There are a few absolutely key components to any streaming or VOD recording setup that everyone should have – like a camera and a half-decent microphone. Those are obvious, and naturally the better each of them is the higher the quality of your content will be, but it doesn’t stop there. Looking specifically at video, you could have the fanciest webcam or hardcore DSLR setup and it’s all going to be for naught if your lighting situation isn’t good. For a professional-looking presentation a key light can be a transformative addition and the latest gaming peripheral maker to enter the field is none other than Razer with the Key Light Chroma.
There are more than a few ways to light your streaming setup, whether you’re simply rolling with your room’s regular lighting, using a lamp or two or even just running your monitor at full brightness with a blank document open (please don’t do that). To really take it to the next level though, a dedicated solution is always going to be better. You’ve likely seen plenty of people use ring lights which are great for lighting your face evenly especially when shooting with a phone, but to light your entire space like a proper home studio a key light (or two or three) is a compelling option.
Razer’s Key Light Chroma comes packed in a rather unassuming brown box, a far cry from the usual striking black-and-green of its other products. Inside is an equally modest assortment of pieces that includes the light panel itself, an AC adapter, clamp mount and adjustable pole. It’s all solid and durable-feeling stuff, but you’d be forgiven for not believing the AUD $519 / NZD $569 price tag it carries at first glance. Yep, this thing isn’t cheap.
It is ridiculously easy to set up, though. It’s as simple as screwing the panel onto the end of the pole with the swivel adapter head and then screwing that into the desk clamp and you’re good to go. It can be a bit unwieldy to pop it all together with a 2kg square panel weighing down one end but if you’ve got the room to put the clamp on your desk first and then screw the rest in, that’s just as good. The clamp itself is also nice and deep with a maximum range of 75mm which is a nice chunk more than most and should suit anyone with a particularly thicc desk.
The single most-important component of the Key Light Chroma, the sizable LED panel, is a decent performer too. With 2800 lumens of brightness and a white light range of 3000K – 7000K it’s squarely in the same spec as competing products like Elgato Key Light. It’s ever so slightly bigger than Elgato’s light as well with the light measuring 360mm x 260mm. That peak brightness is pretty significant, and way more than I’d ever need to fill my tiny desk space, but it does come in handy if you’re the sort to experiment with diffusing the light off of a wall as opposed to shining it directly ahead.
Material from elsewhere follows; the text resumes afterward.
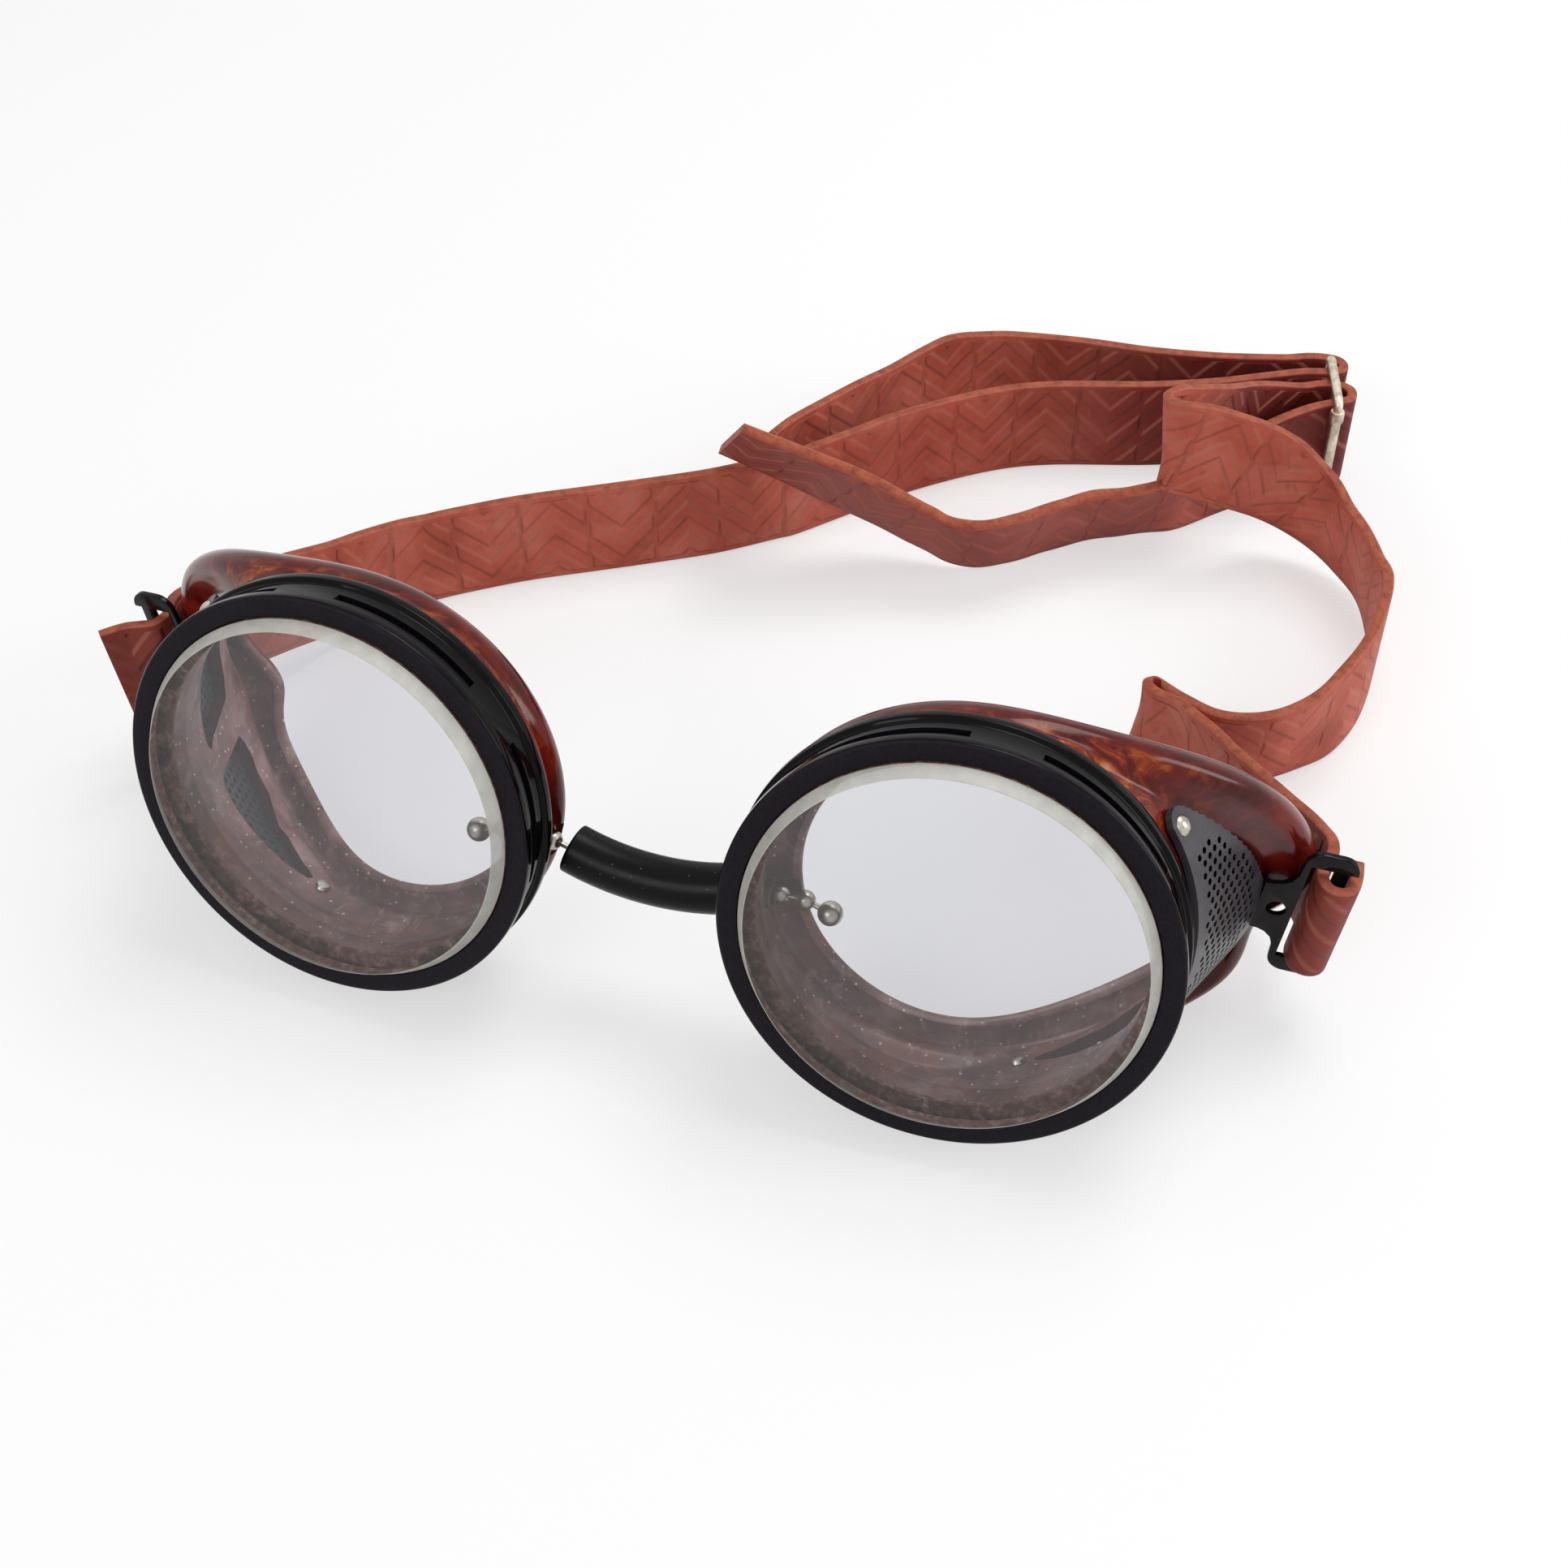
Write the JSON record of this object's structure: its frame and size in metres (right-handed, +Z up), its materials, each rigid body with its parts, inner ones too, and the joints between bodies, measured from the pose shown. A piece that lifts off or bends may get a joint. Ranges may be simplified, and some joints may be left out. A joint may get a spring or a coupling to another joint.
{
  "type": "goggles",
  "caption": "Round-lens safety goggles with tortoiseshell eyecups, perforated side shields, screw-on lens rings and a bead chain bridge on an embossed two-piece strap.",
  "frame": {"origin": "middle of the box around the goggles as they lie on the table, at table height", "axes": "+X towards the wearer's left-hand cup in the picture's right half, +Y from the lenses back towards the strap, +Z up from the table"},
  "size_m": [0.1668, 0.1546, 0.0544],
  "materials": {
    "tortoiseshell": "polished moulded tortoiseshell",
    "ring": "turned black, matt front and glossy skirt",
    "lens_glass": "clear with a frosted bevel",
    "gasket": "matt",
    "enamel": "satin black enamel",
    "nickel": "aged nickel plate",
    "brass": "aged",
    "sleeve_rubber": "satin",
    "strap": "embossed matt"
  },
  "bodies": {
    "bridge": {"chain_beads": "nickel", "chain_links": "nickel", "left_strap": "strap", "right_strap": "strap", "buckle_frame": "nickel", "buckle_bar": "nickel"},
    "sleeve": {"bridge_sleeve": "sleeve_rubber"},
    "left_cup": {"left_eyecup": "tortoiseshell", "left_side_shield": "enamel", "left_shield_rivets": "nickel", "left_chain_eyelet": "brass"},
    "left_glass": {"left_lens": "lens_glass", "left_lens_gasket": "gasket"},
    "left_ring": {"left_lens_ring": "ring"},
    "right_cup": {"right_eyecup": "tortoiseshell", "right_side_shield": "enamel", "right_shield_rivets": "nickel", "right_chain_eyelet": "brass"},
    "right_glass": {"right_lens": "lens_glass", "right_lens_gasket": "gasket"},
    "right_ring": {"right_lens_ring": "ring"}
  },
  "joints": [
    {"name": "sleeve_shift", "type": "hinge", "parent": "bridge", "child": "sleeve", "pos_m": [0.00213, -0.04316, 0.05277], "axis": [0, -0.866, 0.5], "range_deg": [-2.4, 0.4]},
    {"name": "left_cup_swing", "type": "hinge", "parent": "bridge", "child": "left_cup", "pos_m": [-0.01317, -0.06116, 0.0216], "axis": [0, 0, 1], "range_deg": [-9, 9], "deforming": ["left_strap"]},
    {"name": "left_glass_lift", "type": "slide", "parent": "left_cup", "child": "left_glass", "axis": [-0.0421, -0.965, 0.2588], "range_m": [0, 0.0036]},
    {"name": "left_ring_unscrew", "type": "hinge", "parent": "left_glass", "child": "left_ring", "pos_m": [-0.03727, -0.06956, 0.0283], "axis": [-0.0421, -0.965, 0.2588], "range_deg": [0, 1080]},
    {"name": "right_cup_swing", "type": "hinge", "parent": "bridge", "child": "right_cup", "pos_m": [0.01603, -0.06116, 0.0216], "axis": [0, 0, -1], "range_deg": [-9, 4.5], "deforming": ["right_strap"]},
    {"name": "right_glass_lift", "type": "slide", "parent": "right_cup", "child": "right_glass", "axis": [0.0421, -0.965, 0.2588], "range_m": [0, 0.0036]},
    {"name": "right_ring_unscrew", "type": "hinge", "parent": "right_glass", "child": "right_ring", "pos_m": [0.04013, -0.06956, 0.0283], "axis": [0.0421, -0.965, 0.2588], "range_deg": [0, 1080]}
  ],
  "couplings": [
    {"joint": "left_glass_lift", "follows": "left_ring_unscrew", "m_per_rad": 0.00019099},
    {"joint": "right_glass_lift", "follows": "right_ring_unscrew", "m_per_rad": 0.00019099}
  ]
}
Of course one key difference here is Razer’s version is also capable of Chroma RGB with 16.8 million colours – something few other key lights offer. Most probably wouldn’t fork out for one of these just to flood their space with coloured lighting, there are plenty of other ways to achieve that, but it’s a nice bonus that factors well into the Key Light Chroma’s excellent software integration. Perhaps Razer hopes that RGB justifies a solid $200 jump over the asking price of Elgato’s close equivalent, but it’s certainly not the thing that would sway me towards the Key Light Chroma.
One major advantage that this key light does have if you’re also invested in other Razer products like the Razer Audio Mixer (which we’ve also reviewed here), Kiyo cameras or Seiren microphones is easy control through the Razer Synapse suite. There’s not much to it beyond adjusting the warmth and brightness of the white light or setting up Chroma-powered colours and patterns, but it keeps it all in one place as well as supporting Twitch integration. That’s where the RGB feature makes the most sense, allowing for effects powered by things like subs and emotes.
There’s also some very handy mobile connectivity which allows users to control the light from the Razer Streaming app. Not only does this save switching screens in the middle of a game or stream but it makes the Key Light Chroma useful away from the desk. Because it’s so low profile and clamps to tables easily that gives it a ton of extra purpose for all kinds of content creation and might better justify the price for anyone looking for a fill light they can use across multiple disciplines.
My only real gripe with the Razer Key Light Chroma after using it for a little while, aside from desperately wanting a second one but still enjoying both kidneys, is that the only way to have proper control over the light is connecting it to WiFi. While it makes sense for the most part I have had it randomly disconnect on me a few times because the room it’s in is a touch spotty, which meant giving it a reset and reconnecting to Synapse each time. I really would’ve liked the option to connect it via USB in a pinch and I’m genuinely surprised that I can’t.
The price will make your eyes water, but if you’re serious about taking your streaming or VOD setup to the next level and you’re already in the Razer ecosystem the Key Light Chroma ticks the right boxes. A solid build with smooth setup and good integration is a huge plus, as is the option of RGB, but if those things aren’t of concern there are far more affordable ways to spruce up your lighting.